Decision Date24 June 1895
Docket Number209.
PartiesSPOKANE COUNTY v. FIRST NAT. BANK OF Spokane et al.
CourtU.S. Court of Appeals — Ninth Circuit

James E. Fenton and D. W. Henley, for appellant.

C. S Voorhees, for appellees.

Before McKENNA and GILBERT, Circuit Judges, and KNOWLES, District judge.

GILBERT Circuit Judge.

The county of Spokane brought a suit against the First National Bank of Spokane and its receiver to recover the balance of public funds deposited with said bank by the treasurer and tax collector of said county between the 9th day of January 1893, and the 26th day of July of the same year, alleging that between said dates there was deposited with said bank by said officer for safe-keeping $81,257.55, all of which had been repaid to the complainant save and except the sum of $11,355.68, 'which said sum the said defendant the First National Bank does now wrongfully retain and hold, and has wrongfully retained and held ever since the 26th day of July 1893. ' It is further alleged in the bill that on or about the 2lth day of July, 1893, the bank became insolvent and suspended payment, and has not since resumed business and that the receiver, since his appointment as such, has received of the assets of the said bank 'sufficient money and funds wherewith to pay and satisfy the said balance deposited and received as aforesaid. ' A demurrer to the bill for want of equity was sustained by the circuit court, and from that ruling this appeal is taken.
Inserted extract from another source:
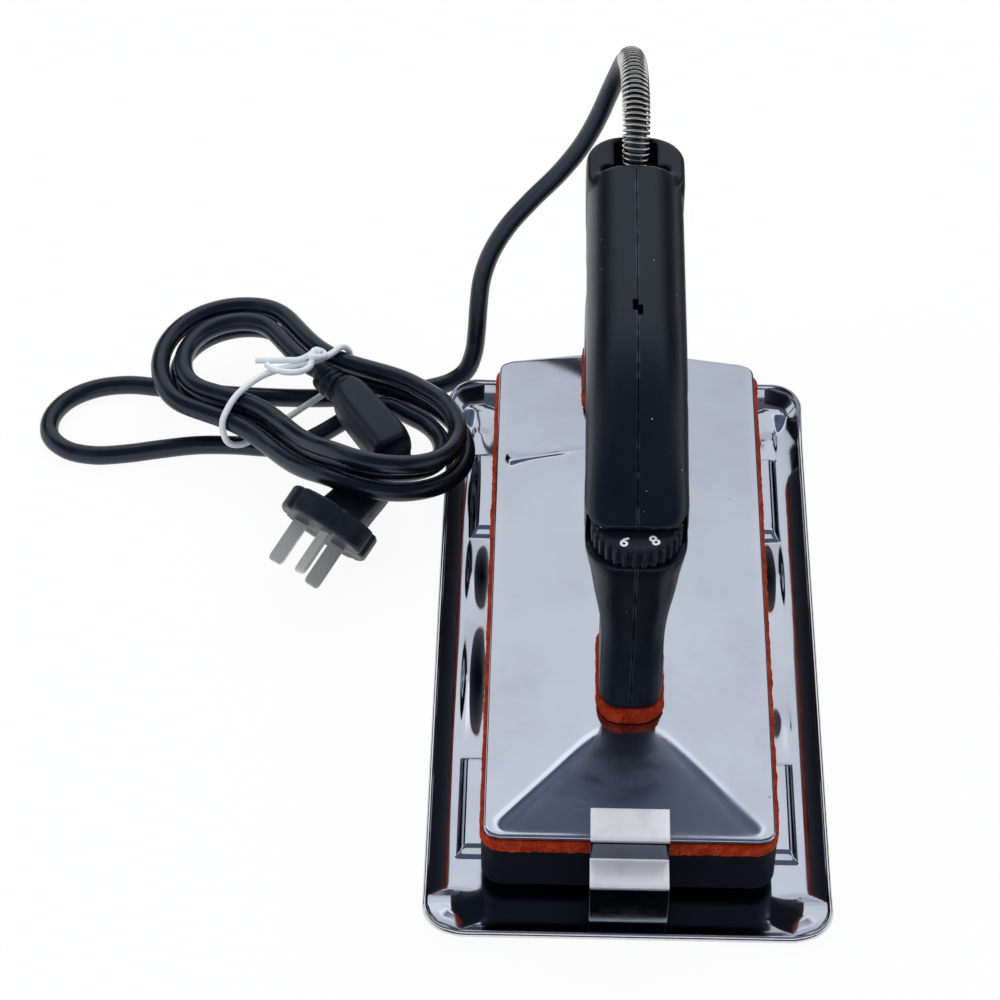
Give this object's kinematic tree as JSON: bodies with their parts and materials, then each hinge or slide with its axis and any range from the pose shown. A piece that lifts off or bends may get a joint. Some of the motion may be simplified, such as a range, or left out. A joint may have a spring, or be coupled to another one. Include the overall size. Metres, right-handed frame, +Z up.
{
  "type": "carpet seaming iron",
  "caption": "Electric carpet seaming iron: flat soleplate under a bright hood, bar handle with a thumb dial, cord with a plug, resting in a bright sheet tray.",
  "frame": {"origin": "the middle of the tray's underside, on the surface that the tray stands on", "axes": "+Z up, -Y towards the iron's nose and the tray's clip, +Y towards the cord's end, +X to the right when seen from the nose's rear with the cord lying to the left"},
  "size_m": [0.305, 0.3089, 0.1669],
  "materials": {
    "bright_steel": "mirror-bright pressed sheet",
    "zinc_steel": "dull zinc plate",
    "brass": "plain",
    "coated_casting": "dark non-stick coat on a casting",
    "sheath": "heat-darkened sheath",
    "red_sponge": "red silicone sponge with fine pores",
    "black_plastic": "matte moulded, lightly grained",
    "black_rubber": "smooth cord jacket and moulded plug",
    "ceramic": "unglazed insulator",
    "white_tie": "white coated twist",
    "live_wire": "brown insulation",
    "neutral_wire": "blue insulation",
    "earth_wire": "green insulation"
  },
  "bodies": {
    "tray_stand": {"tray": "bright_steel", "nose_clip": "bright_steel", "clip_rivet_left": "zinc_steel", "clip_rivet_right": "zinc_steel"},
    "iron": {"soleplate": "coated_casting", "heating_element": "sheath", "element_bridge": "zinc_steel", "bridge_screw_left": "zinc_steel", "bridge_screw_right": "zinc_steel", "thermostat": "ceramic", "thermal_fuse": "brass", "hood_gasket": "red_sponge", "hood": "bright_steel", "front_spacer": "zinc_steel", "rear_spacer": "zinc_steel", "front_foot_pad": "red_sponge", "rear_foot_pad": "red_sponge", "handle_left": "black_plastic", "handle_right": "black_plastic", "handle_screw_1": "zinc_steel", "handle_screw_2": "zinc_steel", "handle_screw_3": "zinc_steel", "handle_screw_4": "zinc_steel", "front_stud": "zinc_steel", "front_stud_nut": "zinc_steel", "rear_stud": "zinc_steel", "rear_stud_nut": "zinc_steel", "terminal_block": "ceramic", "cord_clamp": "zinc_steel", "clamp_screw_left": "zinc_steel", "clamp_screw_right": "zinc_steel", "live_wire": "live_wire", "neutral_wire": "neutral_wire", "earth_wire": "earth_wire", "cord_hank": "black_rubber", "cord_tail": "black_rubber", "spring_guard": "bright_steel", "cord_tie": "white_tie", "plug_relief": "black_rubber", "plug_body": "black_rubber", "plug_pin_earth": "zinc_steel", "plug_pin_live": "zinc_steel", "plug_pin_neutral": "zinc_steel"},
    "thermostat_dial": {"dial": "black_plastic", "dial_spindle": "zinc_steel", "spindle_clip": "zinc_steel"}
  },
  "joints": [
    {"name": "iron_lift", "type": "slide", "parent": "tray_stand", "child": "iron", "axis": [0, 0.9285, 0.3714], "range_m": [0, 0.25]},
    {"name": "dial_turn", "type": "hinge", "parent": "iron", "child": "thermostat_dial", "pos_m": [0, -0.0526, 0.1206], "axis": [0, 0, 1], "range_deg": [-150, 100]}
  ]
}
It is contended on behalf of the appellant that the money deposited with the bank by the county treasurer was impressed with the character of a trust fund, and that the trust may be enforced against any assets of the bank in the hands of its receiver. It is not alleged in the bill that any of the money of the complainant, or any assets or property thereby procured, has come into the hands of the receiver. It is true it is averred that the bank still retains $11,355.68 of the complainant's money, but it is not said that any portion of that sum was in the possession of the bank when it closed its doors. We interpret the averments of the bill to mean, as in fact it was conceded upon the argument, that the money which the receiver holds is not that which was turned over to him as such when the bank was closed, but that it is the proceeds of collections by him made since that date. If it had been alleged in the bill that at the time of its failure the bank held a sum of money equal to or less than the amount here sued for, the court might lawfully presume that sum to be of the public funds of Spokane county, since it will be presumed that trust funds have not been wrongfully misappropriated or criminally used by the officers of the bank. But while that presumption would prevail as to money on hand, it would not be extended to other assets, for the officers of the bank had as little right to divert the public funds into investment in other property as they had to appropriate them to their own use. But it is said that the complainant has a lien upon the funds in the hands of the receiver upon the theory that the estate of the bank has received the benefit of the complainant's money, and its present assets are thereby increased. There are some decisions of the courts, particularly in cases of suit to recover public funds, that go to the extent of supporting this doctrine, and while the public benefit to be derived from the application of that rule to cases where school and county funds have been misappropriated by banks appeals strongly to the consideration of the court, we are unable to discover that the power to dispense such relief rests upon any of the established principles which govern the action of courts of equity.

There is no recognized ground upon which equity can pursue a fund and impose upon it the character of a trust, except upon the theory that the money is still the property of the plaintiff. If he is permitted to follow it and recover it, it is because it is his own, whether in the form in which he parted with its possession, or in a substituted form. Under the earlier rule, he was required to identify it as the very property which he had confided to another. The newer and more equitable doctrine permits him to recover it from any one not an innocent purchaser, and in any shape into which it may have been transmuted, provided he can establish the fact that it is his property or the proceeds of his property, or that his property has gone into it and remains in a mass from which it cannot be distinguished.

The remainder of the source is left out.